The BOHEMIAN WAXWING invasion continues unabated, with the Inverness area of Northern Scotland harbouring 2,500 or more birds. The total number involved far exceeds 6,000 and as the weeks progress and berries run out, many flocks will drop further south and west.

RED-NECKED GREBES are hard to come by these days and at present the only bird inland is that at Cheddar Reservoir (Somerset). Meanwhile, Suffolk's major attraction throughout the autumn - the drake KING EIDER now moulting into its second-winter plumage - continues to get seen daily offshore, generally between Minsmere Sluice and Dunwich Beach car park.

A few rare wildfowl are on offer including single drake North American Green-winged Teals at Caerlaverock WWT (Dumfries & Galloway) and Cley NWT Reserve (Norfolk), the pair of SURF SCOTER off Ynyslas car park (Ceredigion) and both FERRUGINOUS and RING-NECKED DUCK at Chew Valley Lake Stratford Bay (Avon). A female NORTH AMERICAN WOOD DUCK of unknown provenance was with a large number of Mallard and Common Teal on the sewage works pool and adjacent Pwll Penarth NR pool (Powys) this morning, whilst the adult RUDDY SHELDUCK which arrived with Dark-bellied Brent Geese in Langstone Harbour (Hants) is now consorting with Eurasian Wigeon at Farlington Marshes HWT.

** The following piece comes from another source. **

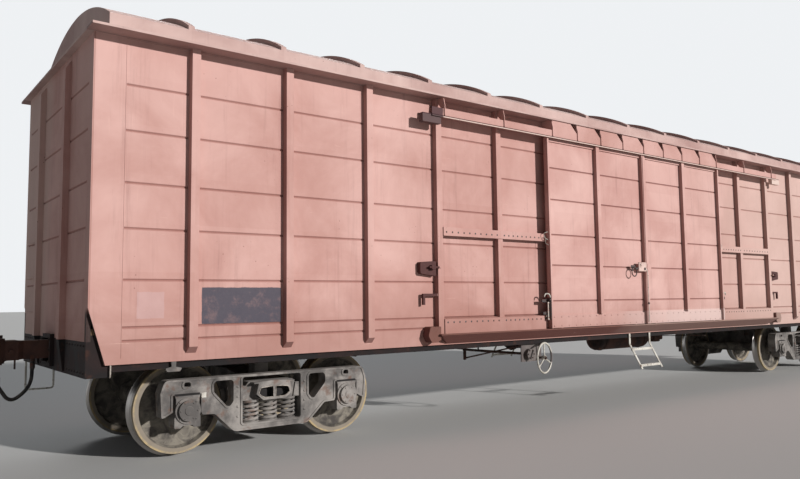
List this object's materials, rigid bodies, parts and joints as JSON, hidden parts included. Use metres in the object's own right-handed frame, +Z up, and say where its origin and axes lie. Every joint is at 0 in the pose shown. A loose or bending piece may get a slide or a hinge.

A GREY PHALAROPE still remains on the West Scrape at Minsmere RSPB (Suffolk) today, with the two first-winters still at Cley NWT (Norfolk).

A RICHARD'S PIPIT continues for a second day at Sleddale (Cleveland), frequenting fields by Sleddale Farm, whilst gathering for winter perhaps are the 24 SHORE LARKS in Holkham Bay (North Norfolk).

A few ROUGH-LEGGED BUZZARDS are still surviving in Norfolk, including one near Abbey Farm, Flitcham, and another in the Burnham Overy Dunes area, whilst northerly winds produced some heavy movements of LITTLE AUKS in the North Sea, with 147 in just over an hour south past Girdle Ness (Aberdeenshire) and 800 past Fife Ness (Fife)..

In NORTHERN IRELAND, a drake FERRUGINOUS DUCK was at Corbet Lough (County Down) today.